The Running Ground is a story about fathers, sons, and the most basic and most beautiful of sports.
PUBLISHERS WEEKLY
In this pensive memoir, Atlantic CEO Thompson (The Hawk and the Dove) ruminates on the lessons he's learned from fatherhood and distance running. From the first time he ran a mile alongside his father at age five, running became a source of connection for the pair, with Thompson believing "it would both bring me closer to my father and help me to avoid becoming him." Thompson's childhood was bumpy: his father came out as gay while working for the Reagan administration, leaving his mother to raise the author largely on her own.

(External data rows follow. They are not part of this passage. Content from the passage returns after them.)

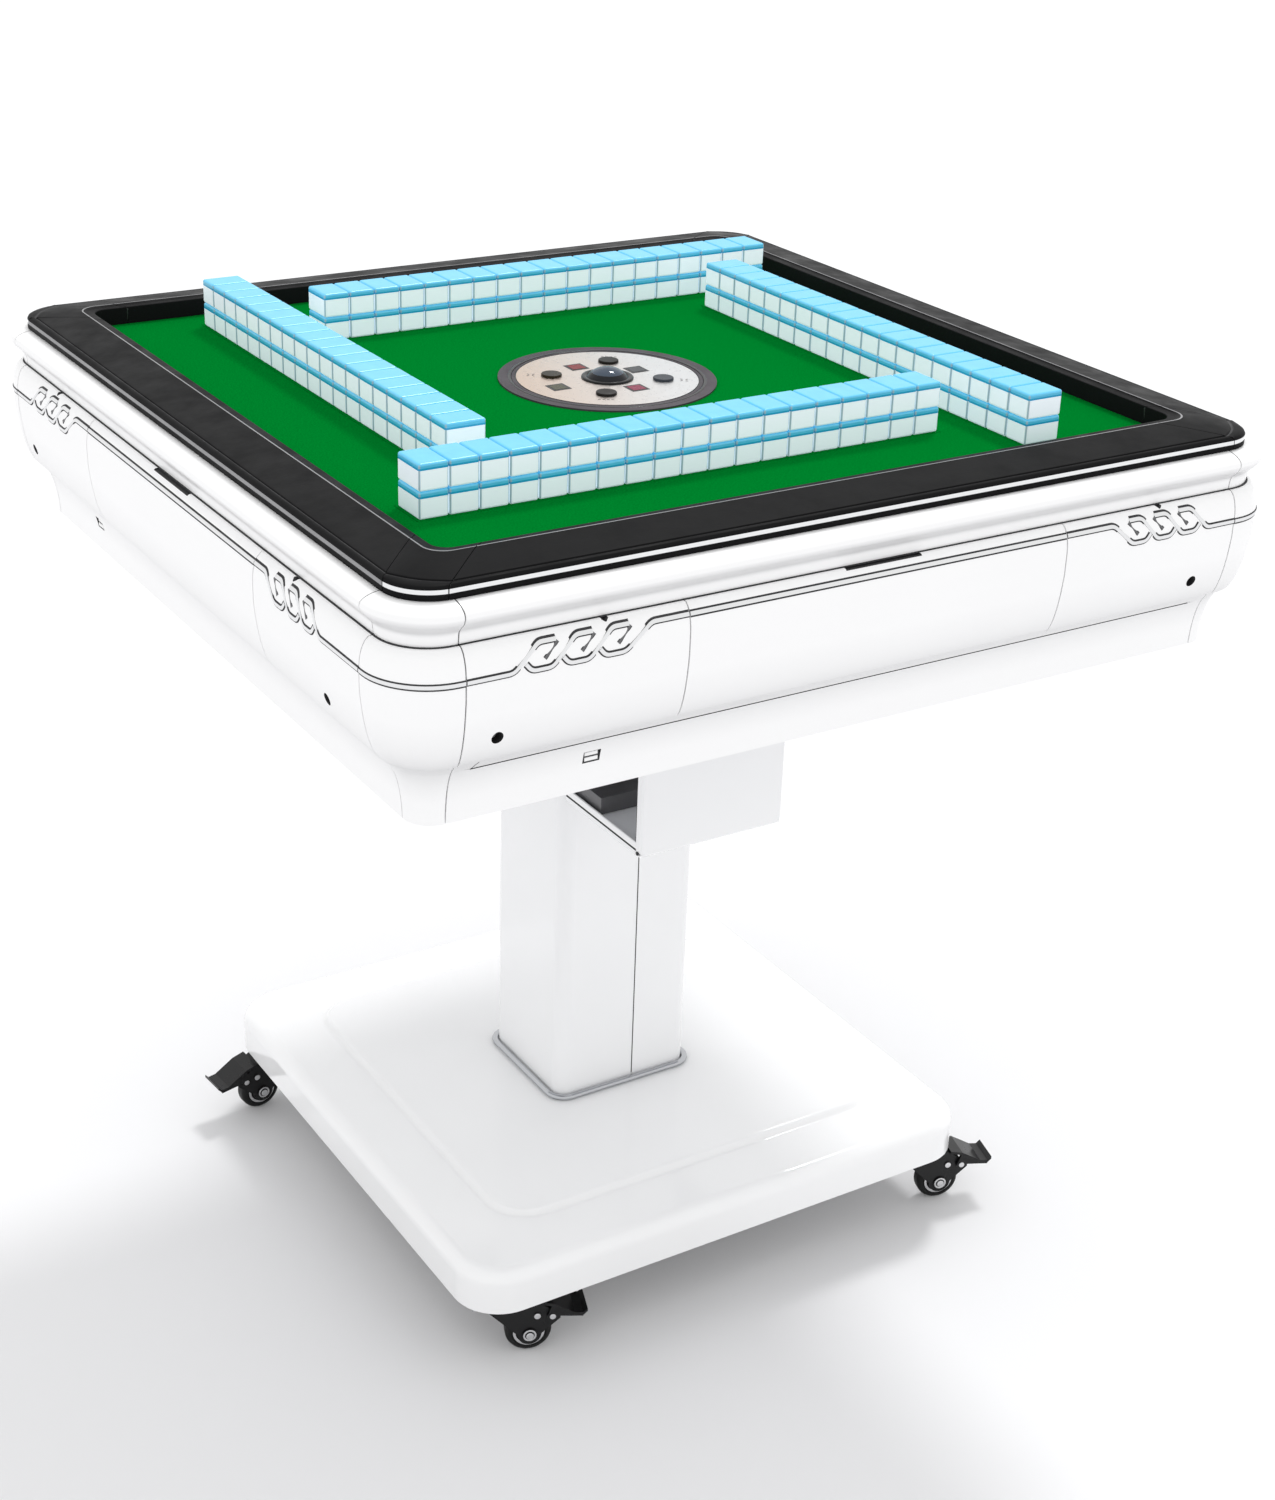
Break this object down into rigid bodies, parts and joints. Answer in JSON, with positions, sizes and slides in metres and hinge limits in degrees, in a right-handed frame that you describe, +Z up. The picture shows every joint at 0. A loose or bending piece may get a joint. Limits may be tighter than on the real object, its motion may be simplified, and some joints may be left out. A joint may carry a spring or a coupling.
{
  "type": "automatic mahjong table",
  "caption": "Square automatic mahjong table on one column: black rail, green felt, raised tile walls, lifting console, drawers, tilting top, braked casters.",
  "frame": {"origin": "on the floor under the middle of the base and of the table top", "axes": "+Z up, -Y towards the side with the lock box, +X to the right of someone who faces that side"},
  "size_m": [0.8624, 0.8624, 0.8848],
  "materials": {
    "white_moulding": "glossy white moulded plastic",
    "white_steel": "glossy white powder coat on sheet steel",
    "painted_frame": "satin light grey paint on steel",
    "bright_steel": "zinc plated steel",
    "trim_silver": "silver plated strip",
    "rail_black": "satin black moulded rail with a fine grain",
    "felt_green": "short green wool felt",
    "board_wood": "plain board",
    "tile_resin": "polished two-colour resin, white with a blue back",
    "lift_plastic": "moulded lift with a felt top",
    "console_plate": "satin champagne plate",
    "console_dark": "dark moulded plastic",
    "dome_glass": "smoked clear dome",
    "die_white": "polished resin",
    "caster_black": "black paint on pressed steel",
    "wheel_rubber": "black rubber tread",
    "inner_black": "black moulded plastic",
    "motor_metal": "cast motor housing"
  },
  "bodies": {
    "base": {"base_cover": "white_moulding", "base_frame": "painted_frame", "column_collar": "bright_steel", "column_post": "painted_frame", "column_shell_left": "white_steel", "column_shell_right": "white_steel", "caster_plates": "bright_steel"},
    "top": {"tilt_bracket": "painted_frame", "tilt_pin": "bright_steel", "lock_box": "white_steel", "chassis_tray": "painted_frame", "power_inlet": "inner_black", "side_shells": "white_moulding", "shell_corners": "white_moulding", "shell_screws": "bright_steel", "usb_sockets": "inner_black", "trim_strips": "trim_silver", "frame_bands": "white_moulding", "frame_corners": "white_moulding", "top_board": "board_wood", "felt": "felt_green", "rails": "rail_black", "rail_corners": "rail_black", "console_ring": "console_dark", "turntable_motor": "motor_metal"},
    "lock_lever": {"lock_lever": "bright_steel"},
    "console": {"console_drum": "console_plate", "console_windows": "console_dark", "console_dome": "dome_glass"},
    "dice_disc": {"dice_tray": "console_dark", "dice": "die_white"},
    "turntable": {"turntable": "inner_black"},
    "drawer_front": {"drawer_front": "white_moulding"},
    "lift_front": {"lift_front": "lift_plastic", "tiles_front": "tile_resin"},
    "drawer_right": {"drawer_right": "white_moulding"},
    "lift_right": {"lift_right": "lift_plastic", "tiles_right": "tile_resin"},
    "drawer_back": {"drawer_back": "white_moulding"},
    "lift_back": {"lift_back": "lift_plastic", "tiles_back": "tile_resin"},
    "drawer_left": {"drawer_left": "white_moulding"},
    "lift_left": {"lift_left": "lift_plastic", "tiles_left": "tile_resin"},
    "button_right": {"button_right": "console_dark"},
    "button_top": {"button_top": "console_dark"},
    "button_left": {"button_left": "console_dark"},
    "button_bottom": {"button_bottom": "console_dark"},
    "caster_fork_front_left": {"caster_fork_front_left": "caster_black"},
    "caster_wheel_front_left": {"caster_wheel_front_left": "wheel_rubber"},
    "caster_pedal_front_left": {"caster_pedal_front_left": "caster_black"},
    "caster_fork_front_right": {"caster_fork_front_right": "caster_black"},
    "caster_wheel_front_right": {"caster_wheel_front_right": "wheel_rubber"},
    "caster_pedal_front_right": {"caster_pedal_front_right": "caster_black"},
    "caster_fork_back_right": {"caster_fork_back_right": "caster_black"},
    "caster_wheel_back_right": {"caster_wheel_back_right": "wheel_rubber"},
    "caster_pedal_back_right": {"caster_pedal_back_right": "caster_black"},
    "caster_fork_back_left": {"caster_fork_back_left": "caster_black"},
    "caster_wheel_back_left": {"caster_wheel_back_left": "wheel_rubber"},
    "caster_pedal_back_left": {"caster_pedal_back_left": "caster_black"}
  },
  "joints": [
    {"name": "top_tilt", "type": "hinge", "parent": "base", "child": "top", "pos_m": [0, 0.054, 0.623], "axis": [-1, 0, 0], "range_deg": [0, 90]},
    {"name": "lock_lever_turn", "type": "hinge", "parent": "top", "child": "lock_lever", "pos_m": [0, -0.101, 0.585], "axis": [-1, 0, 0], "range_deg": [0, 20]},
    {"name": "console_lift", "type": "slide", "parent": "top", "child": "console", "axis": [0, 0, 1], "range_m": [0, 0.055]},
    {"name": "dice_spin", "type": "hinge", "parent": "console", "child": "dice_disc", "pos_m": [0, 0, 0.8406], "axis": [0, 0, 1], "continuous": true},
    {"name": "turntable_spin", "type": "hinge", "parent": "top", "child": "turntable", "pos_m": [0, 0, 0.6793], "axis": [0, 0, 1], "continuous": true},
    {"name": "drawer_front_slide", "type": "slide", "parent": "top", "child": "drawer_front", "axis": [0, -1, 0], "range_m": [0, 0.11]},
    {"name": "lift_front_slide", "type": "slide", "parent": "top", "child": "lift_front", "axis": [0, 0, -1], "range_m": [0, 0.06]},
    {"name": "drawer_right_slide", "type": "slide", "parent": "top", "child": "drawer_right", "axis": [1, 0, 0], "range_m": [0, 0.11]},
    {"name": "lift_right_slide", "type": "slide", "parent": "top", "child": "lift_right", "axis": [0, 0, -1], "range_m": [0, 0.06]},
    {"name": "drawer_back_slide", "type": "slide", "parent": "top", "child": "drawer_back", "axis": [0, 1, 0], "range_m": [0, 0.11]},
    {"name": "lift_back_slide", "type": "slide", "parent": "top", "child": "lift_back", "axis": [0, 0, -1], "range_m": [0, 0.06]},
    {"name": "drawer_left_slide", "type": "slide", "parent": "top", "child": "drawer_left", "axis": [-1, 0, 0], "range_m": [0, 0.11]},
    {"name": "lift_left_slide", "type": "slide", "parent": "top", "child": "lift_left", "axis": [0, 0, -1], "range_m": [0, 0.06]},
    {"name": "button_right_press", "type": "slide", "parent": "console", "child": "button_right", "axis": [0, 0, -1], "range_m": [0, 0.0015], "stiffness_N_per_m": 300, "springref_m": -0.001},
    {"name": "button_top_press", "type": "slide", "parent": "console", "child": "button_top", "axis": [0, 0, -1], "range_m": [0, 0.0015], "stiffness_N_per_m": 300, "springref_m": -0.001},
    {"name": "button_left_press", "type": "slide", "parent": "console", "child": "button_left", "axis": [0, 0, -1], "range_m": [0, 0.0015], "stiffness_N_per_m": 300, "springref_m": -0.001},
    {"name": "button_bottom_press", "type": "slide", "parent": "console", "child": "button_bottom", "axis": [0, 0, -1], "range_m": [0, 0.0015], "stiffness_N_per_m": 300, "springref_m": -0.001},
    {"name": "swivel_front_left", "type": "hinge", "parent": "base", "child": "caster_fork_front_left", "pos_m": [-0.242, -0.242, 0.065], "axis": [0, 0, 1], "continuous": true},
    {"name": "wheel_front_left_roll", "type": "hinge", "parent": "caster_fork_front_left", "child": "caster_wheel_front_left", "pos_m": [-0.21381, -0.25226, 0.022], "axis": [0.342, 0.9397, 0], "continuous": true},
    {"name": "pedal_front_left_press", "type": "hinge", "parent": "caster_fork_front_left", "child": "caster_pedal_front_left", "pos_m": [-0.19408, -0.25944, 0.043], "axis": [0.342, 0.9397, 0], "range_deg": [0, 12]},
    {"name": "swivel_front_right", "type": "hinge", "parent": "base", "child": "caster_fork_front_right", "pos_m": [0.242, -0.242, 0.065], "axis": [0, 0, 1], "continuous": true},
    {"name": "wheel_front_right_roll", "type": "hinge", "parent": "caster_fork_front_right", "child": "caster_wheel_front_right", "pos_m": [0.27084, -0.25027, 0.022], "axis": [0.2756, 0.9613, 0], "continuous": true},
    {"name": "pedal_front_right_press", "type": "hinge", "parent": "caster_fork_front_right", "child": "caster_pedal_front_right", "pos_m": [0.29102, -0.25606, 0.043], "axis": [0.2756, 0.9613, 0], "range_deg": [0, 12]},
    {"name": "swivel_back_right", "type": "hinge", "parent": "base", "child": "caster_fork_back_right", "pos_m": [0.242, 0.242, 0.065], "axis": [0, 0, 1], "continuous": true},
    {"name": "wheel_back_right_roll", "type": "hinge", "parent": "caster_fork_back_right", "child": "caster_wheel_back_right", "pos_m": [0.257, 0.26798, 0.022], "axis": [-0.866, 0.5, 0], "continuous": true},
    {"name": "pedal_back_right_press", "type": "hinge", "parent": "caster_fork_back_right", "child": "caster_pedal_back_right", "pos_m": [0.2675, 0.28617, 0.043], "axis": [-0.866, 0.5, 0], "range_deg": [0, 12]},
    {"name": "swivel_back_left", "type": "hinge", "parent": "base", "child": "caster_fork_back_left", "pos_m": [-0.242, 0.242, 0.065], "axis": [0, 0, 1], "continuous": true},
    {"name": "wheel_back_left_roll", "type": "hinge", "parent": "caster_fork_back_left", "child": "caster_wheel_back_left", "pos_m": [-0.27189, 0.23938, 0.022], "axis": [0.0872, -0.9962, 0], "continuous": true},
    {"name": "pedal_back_left_press", "type": "hinge", "parent": "caster_fork_back_left", "child": "caster_pedal_back_left", "pos_m": [-0.29281, 0.23755, 0.043], "axis": [0.0872, -0.9962, 0], "range_deg": [0, 12]}
  ]
}
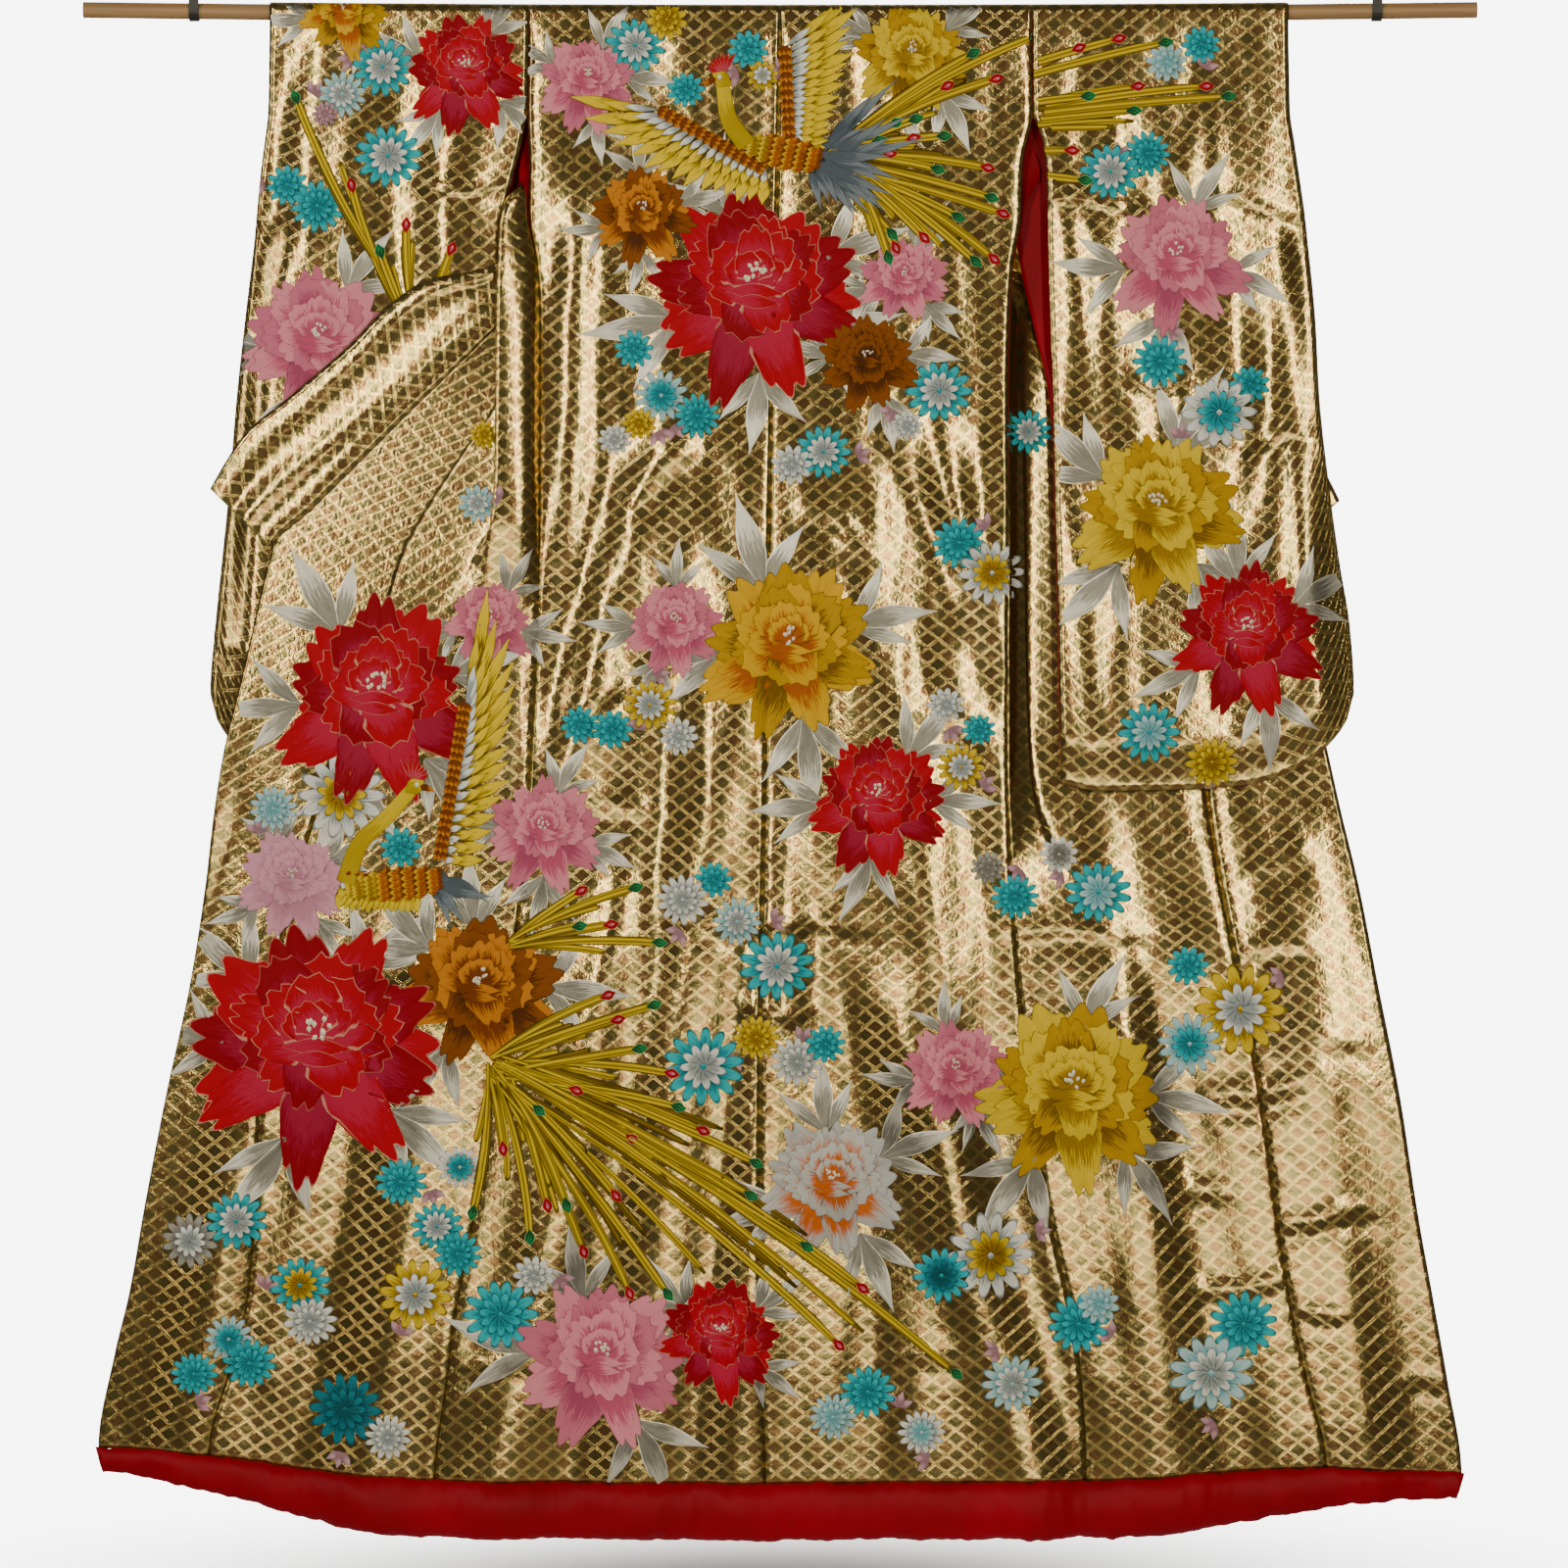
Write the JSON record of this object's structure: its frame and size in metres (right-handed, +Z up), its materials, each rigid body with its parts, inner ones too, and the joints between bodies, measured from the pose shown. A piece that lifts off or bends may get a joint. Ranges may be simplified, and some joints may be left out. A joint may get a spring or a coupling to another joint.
{
  "type": "uchikake wedding kimono hung on a wooden pole",
  "caption": "Long padded wedding over-kimono hung by both sleeves on a round wooden pole, back to the viewer, fronts opened out, hem edged by a thick roll.",
  "frame": {"origin": "middle of the pole, where it is held", "axes": "+X along the pole towards the right sleeve as seen from the kimono's back, +Y away from the viewer of the back, +Z up"},
  "size_m": [1.8202, 0.115, 2.0463],
  "materials": {
    "brocade": "gold silk brocade with embroidered flowers and birds, red silk lining inside",
    "satin": "red silk satin, gathered over wadding",
    "wood": "pale brown, dull varnish",
    "steel": "black paint"
  },
  "bodies": {
    "root": {"pole": "wood", "hook_left": "steel", "hook_right": "steel", "back_left": "brocade", "back_left_fold": "brocade", "back_left_skirt": "brocade", "back_right": "brocade", "back_right_fold": "brocade", "back_right_skirt": "brocade", "front_left": "brocade", "front_left_fold": "brocade", "front_left_skirt": "brocade", "front_right": "brocade", "front_right_fold": "brocade", "front_right_skirt": "brocade", "front_right_top": "brocade", "front_right_turn": "brocade", "front_right_turn_low": "brocade", "okumi_left": "brocade", "okumi_left_tip": "brocade", "okumi_right": "brocade", "collar_left": "brocade", "collar_right": "brocade", "collar_neck": "brocade", "sleeve_left_back": "brocade", "sleeve_left_front": "brocade", "sleeve_right_back": "brocade", "sleeve_right_front": "brocade", "hem_roll": "satin"}
  },
  "joints": []
}
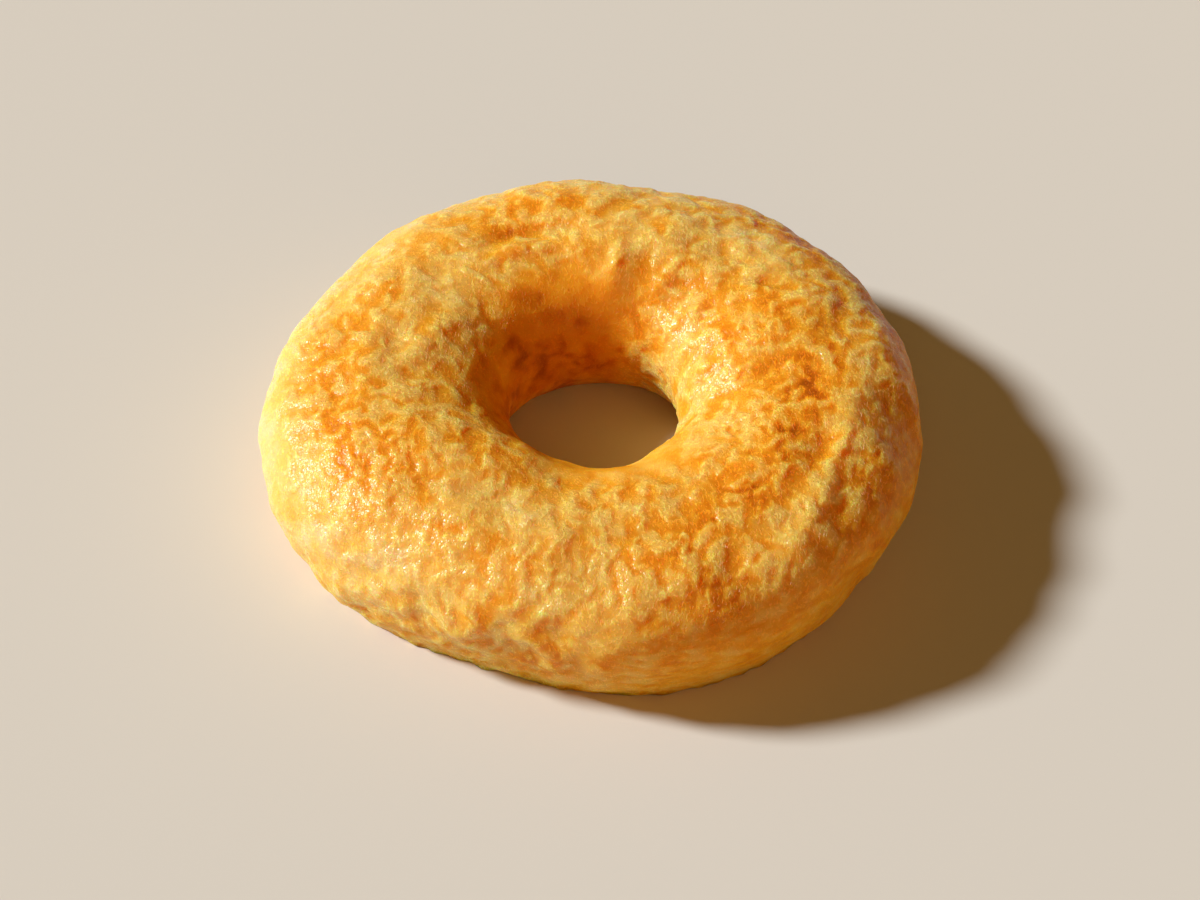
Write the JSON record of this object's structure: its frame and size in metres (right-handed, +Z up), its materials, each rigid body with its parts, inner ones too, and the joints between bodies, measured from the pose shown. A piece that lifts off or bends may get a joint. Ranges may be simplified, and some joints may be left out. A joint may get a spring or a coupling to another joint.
{
  "type": "cheese ring doughnut",
  "caption": "Baked cheese ring doughnut: a flat-bottomed ring with a rounded, dimpled and wrinkled golden crust round an open hole.",
  "frame": {"origin": "middle of the ring's outline at the height of its flat underside", "axes": "+Z up along the hole, +X along the ring's longest width, -Y towards the side that faces the viewer"},
  "size_m": [0.112, 0.1064, 0.0273],
  "materials": {
    "crust": "moist, softly glossy baked cheese crust, pale yellow to golden with toasted orange-brown patches"
  },
  "bodies": {
    "root": {"doughnut": "crust"}
  },
  "joints": []
}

As he recalls his sometimes strained efforts to keep his relationship with his father alive, he muses on teaching his own sons to run and shares proud anecdotes including the time one of his sons asked Joe Biden what his favorite book was during a CBS Mornings taping. Interspersed throughout are interviews with five professional runners (including Bobbi Gibb, the first woman to complete the Boston Marathon, and Michael Westphal, a marathoner with Parkinson's) about the significance of the sport in their lives. The book's family angle is often more stimulating than Thompson's rapturous reflections on running, but he manages to weave everything into an appealing whole. It's a satisfying self-portrait.